Prompt:
Return, exactly as written, the run of lines that begins at the line containing "base_tray();" and ends at the line containing "bpy.data.objects.remove(obj)". Nothing outside that run belongs in the answer.

____

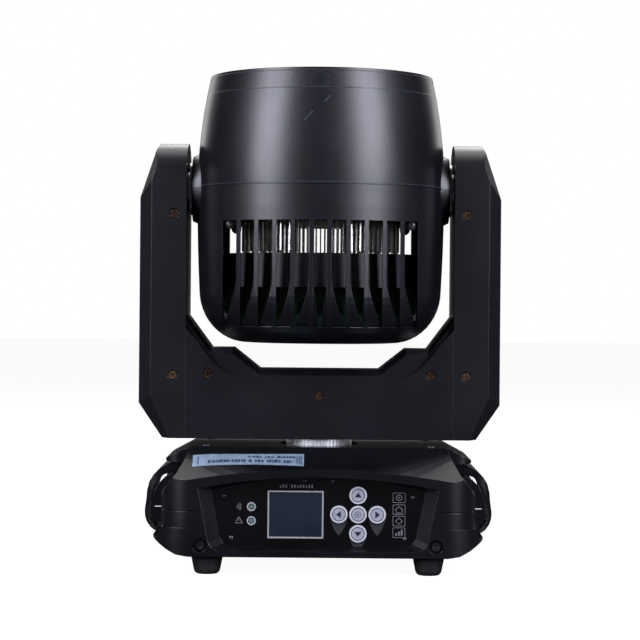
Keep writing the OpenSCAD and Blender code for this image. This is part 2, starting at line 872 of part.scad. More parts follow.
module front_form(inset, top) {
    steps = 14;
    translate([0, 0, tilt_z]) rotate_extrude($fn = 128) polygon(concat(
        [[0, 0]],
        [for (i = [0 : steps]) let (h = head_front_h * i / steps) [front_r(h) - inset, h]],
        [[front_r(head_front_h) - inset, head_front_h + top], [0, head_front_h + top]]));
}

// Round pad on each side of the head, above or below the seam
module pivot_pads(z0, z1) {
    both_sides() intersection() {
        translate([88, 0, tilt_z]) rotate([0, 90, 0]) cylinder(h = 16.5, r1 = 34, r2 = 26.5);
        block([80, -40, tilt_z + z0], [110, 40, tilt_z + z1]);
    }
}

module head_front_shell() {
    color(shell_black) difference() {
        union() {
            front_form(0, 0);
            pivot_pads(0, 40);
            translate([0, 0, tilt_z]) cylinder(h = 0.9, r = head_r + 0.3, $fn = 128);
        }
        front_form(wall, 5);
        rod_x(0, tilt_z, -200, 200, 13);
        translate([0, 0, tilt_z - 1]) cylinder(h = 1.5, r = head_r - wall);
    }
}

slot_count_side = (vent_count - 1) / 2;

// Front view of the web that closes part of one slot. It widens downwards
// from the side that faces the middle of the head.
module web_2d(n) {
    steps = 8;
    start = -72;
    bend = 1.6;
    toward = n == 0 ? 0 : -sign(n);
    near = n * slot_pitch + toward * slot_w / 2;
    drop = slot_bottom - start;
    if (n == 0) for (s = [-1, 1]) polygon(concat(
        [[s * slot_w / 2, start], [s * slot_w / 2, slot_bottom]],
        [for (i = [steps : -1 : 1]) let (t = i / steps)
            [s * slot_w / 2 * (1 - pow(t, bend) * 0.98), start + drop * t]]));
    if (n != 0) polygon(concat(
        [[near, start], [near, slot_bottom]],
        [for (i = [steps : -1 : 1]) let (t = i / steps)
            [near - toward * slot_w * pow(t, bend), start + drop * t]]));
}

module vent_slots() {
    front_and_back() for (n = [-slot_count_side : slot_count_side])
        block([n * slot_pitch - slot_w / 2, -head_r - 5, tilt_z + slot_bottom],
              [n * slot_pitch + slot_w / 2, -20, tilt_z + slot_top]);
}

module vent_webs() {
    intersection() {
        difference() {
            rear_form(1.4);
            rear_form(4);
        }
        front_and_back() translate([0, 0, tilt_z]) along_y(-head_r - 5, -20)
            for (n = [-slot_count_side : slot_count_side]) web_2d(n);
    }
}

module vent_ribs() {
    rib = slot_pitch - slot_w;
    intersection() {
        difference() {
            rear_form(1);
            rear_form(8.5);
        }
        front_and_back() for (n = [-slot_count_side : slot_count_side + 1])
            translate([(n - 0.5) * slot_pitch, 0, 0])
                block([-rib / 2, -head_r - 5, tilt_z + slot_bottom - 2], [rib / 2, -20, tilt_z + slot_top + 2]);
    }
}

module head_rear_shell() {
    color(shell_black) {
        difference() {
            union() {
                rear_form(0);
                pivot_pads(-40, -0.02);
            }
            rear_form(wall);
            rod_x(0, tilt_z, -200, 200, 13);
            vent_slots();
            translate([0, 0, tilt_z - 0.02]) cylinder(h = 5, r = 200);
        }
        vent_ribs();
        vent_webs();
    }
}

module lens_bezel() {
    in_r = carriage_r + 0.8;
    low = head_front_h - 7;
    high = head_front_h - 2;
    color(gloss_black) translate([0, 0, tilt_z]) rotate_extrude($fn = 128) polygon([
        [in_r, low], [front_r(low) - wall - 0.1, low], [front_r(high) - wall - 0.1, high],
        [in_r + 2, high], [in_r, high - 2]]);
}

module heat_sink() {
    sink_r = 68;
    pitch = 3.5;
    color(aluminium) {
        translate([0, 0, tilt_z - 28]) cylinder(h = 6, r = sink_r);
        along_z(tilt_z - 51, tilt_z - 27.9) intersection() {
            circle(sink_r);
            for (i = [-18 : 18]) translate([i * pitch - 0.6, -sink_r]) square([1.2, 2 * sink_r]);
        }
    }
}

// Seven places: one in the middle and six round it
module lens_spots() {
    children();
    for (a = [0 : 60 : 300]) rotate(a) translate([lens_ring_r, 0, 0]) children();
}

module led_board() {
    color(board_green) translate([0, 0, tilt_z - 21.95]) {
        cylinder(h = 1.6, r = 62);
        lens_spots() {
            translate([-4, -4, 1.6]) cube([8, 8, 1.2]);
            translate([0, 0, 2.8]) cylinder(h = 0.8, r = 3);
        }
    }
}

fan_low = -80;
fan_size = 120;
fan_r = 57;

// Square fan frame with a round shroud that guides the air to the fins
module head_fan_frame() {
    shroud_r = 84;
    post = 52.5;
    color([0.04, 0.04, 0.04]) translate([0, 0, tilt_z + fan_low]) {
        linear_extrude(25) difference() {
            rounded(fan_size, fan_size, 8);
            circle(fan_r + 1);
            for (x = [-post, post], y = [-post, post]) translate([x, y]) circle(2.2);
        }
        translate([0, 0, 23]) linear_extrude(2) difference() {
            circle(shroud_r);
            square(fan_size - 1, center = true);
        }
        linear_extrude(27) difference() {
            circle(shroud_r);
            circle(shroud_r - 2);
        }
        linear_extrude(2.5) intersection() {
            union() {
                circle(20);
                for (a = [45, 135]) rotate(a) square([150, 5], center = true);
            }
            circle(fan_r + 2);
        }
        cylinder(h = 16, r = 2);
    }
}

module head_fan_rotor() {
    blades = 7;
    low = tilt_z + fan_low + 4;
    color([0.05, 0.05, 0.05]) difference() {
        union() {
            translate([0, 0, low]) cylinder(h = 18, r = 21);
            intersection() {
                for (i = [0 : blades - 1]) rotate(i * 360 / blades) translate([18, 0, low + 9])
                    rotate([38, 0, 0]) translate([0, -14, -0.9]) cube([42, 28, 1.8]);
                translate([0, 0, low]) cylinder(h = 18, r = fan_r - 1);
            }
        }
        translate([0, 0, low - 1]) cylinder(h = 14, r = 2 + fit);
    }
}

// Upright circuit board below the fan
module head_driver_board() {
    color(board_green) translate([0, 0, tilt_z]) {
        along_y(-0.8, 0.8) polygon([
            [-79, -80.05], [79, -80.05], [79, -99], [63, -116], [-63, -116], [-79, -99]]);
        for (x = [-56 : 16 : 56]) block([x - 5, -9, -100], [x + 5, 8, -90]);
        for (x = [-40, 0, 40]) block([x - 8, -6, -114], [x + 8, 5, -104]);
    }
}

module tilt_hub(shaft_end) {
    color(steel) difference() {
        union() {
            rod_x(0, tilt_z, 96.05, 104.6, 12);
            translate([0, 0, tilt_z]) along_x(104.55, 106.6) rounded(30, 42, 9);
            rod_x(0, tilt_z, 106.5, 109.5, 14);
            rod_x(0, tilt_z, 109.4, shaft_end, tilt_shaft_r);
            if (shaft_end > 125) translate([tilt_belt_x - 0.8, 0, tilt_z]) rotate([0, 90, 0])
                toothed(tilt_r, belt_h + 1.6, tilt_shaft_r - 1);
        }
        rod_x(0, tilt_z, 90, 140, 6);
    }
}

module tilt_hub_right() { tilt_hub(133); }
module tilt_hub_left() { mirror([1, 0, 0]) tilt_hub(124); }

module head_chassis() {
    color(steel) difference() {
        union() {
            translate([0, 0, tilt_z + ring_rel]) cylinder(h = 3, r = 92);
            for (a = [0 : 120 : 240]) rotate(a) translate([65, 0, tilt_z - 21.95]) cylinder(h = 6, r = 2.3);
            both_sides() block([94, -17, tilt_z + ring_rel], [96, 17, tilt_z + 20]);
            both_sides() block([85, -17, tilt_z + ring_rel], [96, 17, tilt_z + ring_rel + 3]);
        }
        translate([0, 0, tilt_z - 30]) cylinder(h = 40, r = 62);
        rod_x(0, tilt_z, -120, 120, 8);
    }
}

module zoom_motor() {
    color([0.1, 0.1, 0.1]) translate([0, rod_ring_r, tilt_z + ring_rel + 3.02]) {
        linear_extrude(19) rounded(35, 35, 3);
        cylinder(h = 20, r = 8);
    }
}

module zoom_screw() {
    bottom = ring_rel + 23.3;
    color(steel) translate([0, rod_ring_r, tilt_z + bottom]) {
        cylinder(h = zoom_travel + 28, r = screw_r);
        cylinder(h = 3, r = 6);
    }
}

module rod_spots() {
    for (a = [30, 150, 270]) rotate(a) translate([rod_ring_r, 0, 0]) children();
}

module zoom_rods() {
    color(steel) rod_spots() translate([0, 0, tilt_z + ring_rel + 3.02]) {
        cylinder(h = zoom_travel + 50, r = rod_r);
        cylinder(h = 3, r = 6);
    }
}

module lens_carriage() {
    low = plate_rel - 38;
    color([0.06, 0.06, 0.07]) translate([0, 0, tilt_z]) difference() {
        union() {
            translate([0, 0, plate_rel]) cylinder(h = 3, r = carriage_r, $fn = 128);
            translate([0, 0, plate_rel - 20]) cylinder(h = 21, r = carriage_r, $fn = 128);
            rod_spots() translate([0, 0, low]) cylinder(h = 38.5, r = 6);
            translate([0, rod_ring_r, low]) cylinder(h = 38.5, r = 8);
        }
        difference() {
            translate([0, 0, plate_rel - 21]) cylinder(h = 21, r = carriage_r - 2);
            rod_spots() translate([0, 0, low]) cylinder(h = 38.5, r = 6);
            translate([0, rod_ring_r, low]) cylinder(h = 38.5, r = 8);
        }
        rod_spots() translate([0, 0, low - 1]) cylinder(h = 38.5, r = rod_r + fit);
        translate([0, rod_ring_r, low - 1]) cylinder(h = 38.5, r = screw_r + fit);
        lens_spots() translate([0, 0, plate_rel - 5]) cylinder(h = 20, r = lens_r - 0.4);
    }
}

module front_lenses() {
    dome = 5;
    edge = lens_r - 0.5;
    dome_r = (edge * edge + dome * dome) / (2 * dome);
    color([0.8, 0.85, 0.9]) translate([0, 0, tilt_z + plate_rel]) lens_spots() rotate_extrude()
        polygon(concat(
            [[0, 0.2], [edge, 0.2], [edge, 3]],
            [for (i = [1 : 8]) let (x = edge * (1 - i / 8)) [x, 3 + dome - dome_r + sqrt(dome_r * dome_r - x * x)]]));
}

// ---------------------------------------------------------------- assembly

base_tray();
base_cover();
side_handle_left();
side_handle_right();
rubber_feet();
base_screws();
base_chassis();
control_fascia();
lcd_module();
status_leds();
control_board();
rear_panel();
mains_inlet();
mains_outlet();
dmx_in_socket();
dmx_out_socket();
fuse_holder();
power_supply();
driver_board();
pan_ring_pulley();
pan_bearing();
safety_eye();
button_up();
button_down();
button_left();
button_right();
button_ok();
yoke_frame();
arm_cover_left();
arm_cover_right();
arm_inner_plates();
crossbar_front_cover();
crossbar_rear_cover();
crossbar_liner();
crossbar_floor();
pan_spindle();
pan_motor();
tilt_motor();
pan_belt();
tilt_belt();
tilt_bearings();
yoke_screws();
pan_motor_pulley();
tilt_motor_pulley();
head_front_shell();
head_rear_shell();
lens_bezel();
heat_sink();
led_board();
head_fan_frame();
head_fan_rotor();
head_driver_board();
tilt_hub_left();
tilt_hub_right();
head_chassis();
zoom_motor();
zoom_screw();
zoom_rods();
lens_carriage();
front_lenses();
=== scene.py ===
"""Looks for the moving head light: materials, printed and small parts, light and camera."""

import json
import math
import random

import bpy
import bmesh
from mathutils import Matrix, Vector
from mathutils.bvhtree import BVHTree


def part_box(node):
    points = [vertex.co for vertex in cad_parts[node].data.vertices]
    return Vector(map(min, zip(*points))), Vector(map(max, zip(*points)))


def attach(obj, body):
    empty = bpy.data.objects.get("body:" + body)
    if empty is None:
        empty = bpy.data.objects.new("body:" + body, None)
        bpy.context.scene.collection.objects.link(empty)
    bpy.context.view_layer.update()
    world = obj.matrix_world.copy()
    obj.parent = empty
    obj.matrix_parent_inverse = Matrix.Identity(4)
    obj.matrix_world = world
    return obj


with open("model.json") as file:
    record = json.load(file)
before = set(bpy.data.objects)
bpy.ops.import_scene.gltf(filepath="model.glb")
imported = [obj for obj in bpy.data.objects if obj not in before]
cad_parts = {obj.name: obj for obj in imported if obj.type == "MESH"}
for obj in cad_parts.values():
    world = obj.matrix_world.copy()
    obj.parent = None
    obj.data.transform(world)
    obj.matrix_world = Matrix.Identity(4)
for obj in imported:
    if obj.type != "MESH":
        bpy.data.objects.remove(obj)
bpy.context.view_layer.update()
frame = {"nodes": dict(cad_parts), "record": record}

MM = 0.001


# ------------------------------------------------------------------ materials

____

Task result:
base_tray();
base_cover();
side_handle_left();
side_handle_right();
rubber_feet();
base_screws();
base_chassis();
control_fascia();
lcd_module();
status_leds();
control_board();
rear_panel();
mains_inlet();
mains_outlet();
dmx_in_socket();
dmx_out_socket();
fuse_holder();
power_supply();
driver_board();
pan_ring_pulley();
pan_bearing();
safety_eye();
button_up();
button_down();
button_left();
button_right();
button_ok();
yoke_frame();
arm_cover_left();
arm_cover_right();
arm_inner_plates();
crossbar_front_cover();
crossbar_rear_cover();
crossbar_liner();
crossbar_floor();
pan_spindle();
pan_motor();
tilt_motor();
pan_belt();
tilt_belt();
tilt_bearings();
yoke_screws();
pan_motor_pulley();
tilt_motor_pulley();
head_front_shell();
head_rear_shell();
lens_bezel();
heat_sink();
led_board();
head_fan_frame();
head_fan_rotor();
head_driver_board();
tilt_hub_left();
tilt_hub_right();
head_chassis();
zoom_motor();
zoom_screw();
zoom_rods();
lens_carriage();
front_lenses();
=== scene.py ===
"""Looks for the moving head light: materials, printed and small parts, light and camera."""

import json
import math
import random

import bpy
import bmesh
from mathutils import Matrix, Vector
from mathutils.bvhtree import BVHTree


def part_box(node):
    points = [vertex.co for vertex in cad_parts[node].data.vertices]
    return Vector(map(min, zip(*points))), Vector(map(max, zip(*points)))


def attach(obj, body):
    empty = bpy.data.objects.get("body:" + body)
    if empty is None:
        empty = bpy.data.objects.new("body:" + body, None)
        bpy.context.scene.collection.objects.link(empty)
    bpy.context.view_layer.update()
    world = obj.matrix_world.copy()
    obj.parent = empty
    obj.matrix_parent_inverse = Matrix.Identity(4)
    obj.matrix_world = world
    return obj


with open("model.json") as file:
    record = json.load(file)
before = set(bpy.data.objects)
bpy.ops.import_scene.gltf(filepath="model.glb")
imported = [obj for obj in bpy.data.objects if obj not in before]
cad_parts = {obj.name: obj for obj in imported if obj.type == "MESH"}
for obj in cad_parts.values():
    world = obj.matrix_world.copy()
    obj.parent = None
    obj.data.transform(world)
    obj.matrix_world = Matrix.Identity(4)
for obj in imported:
    if obj.type != "MESH":
        bpy.data.objects.remove(obj)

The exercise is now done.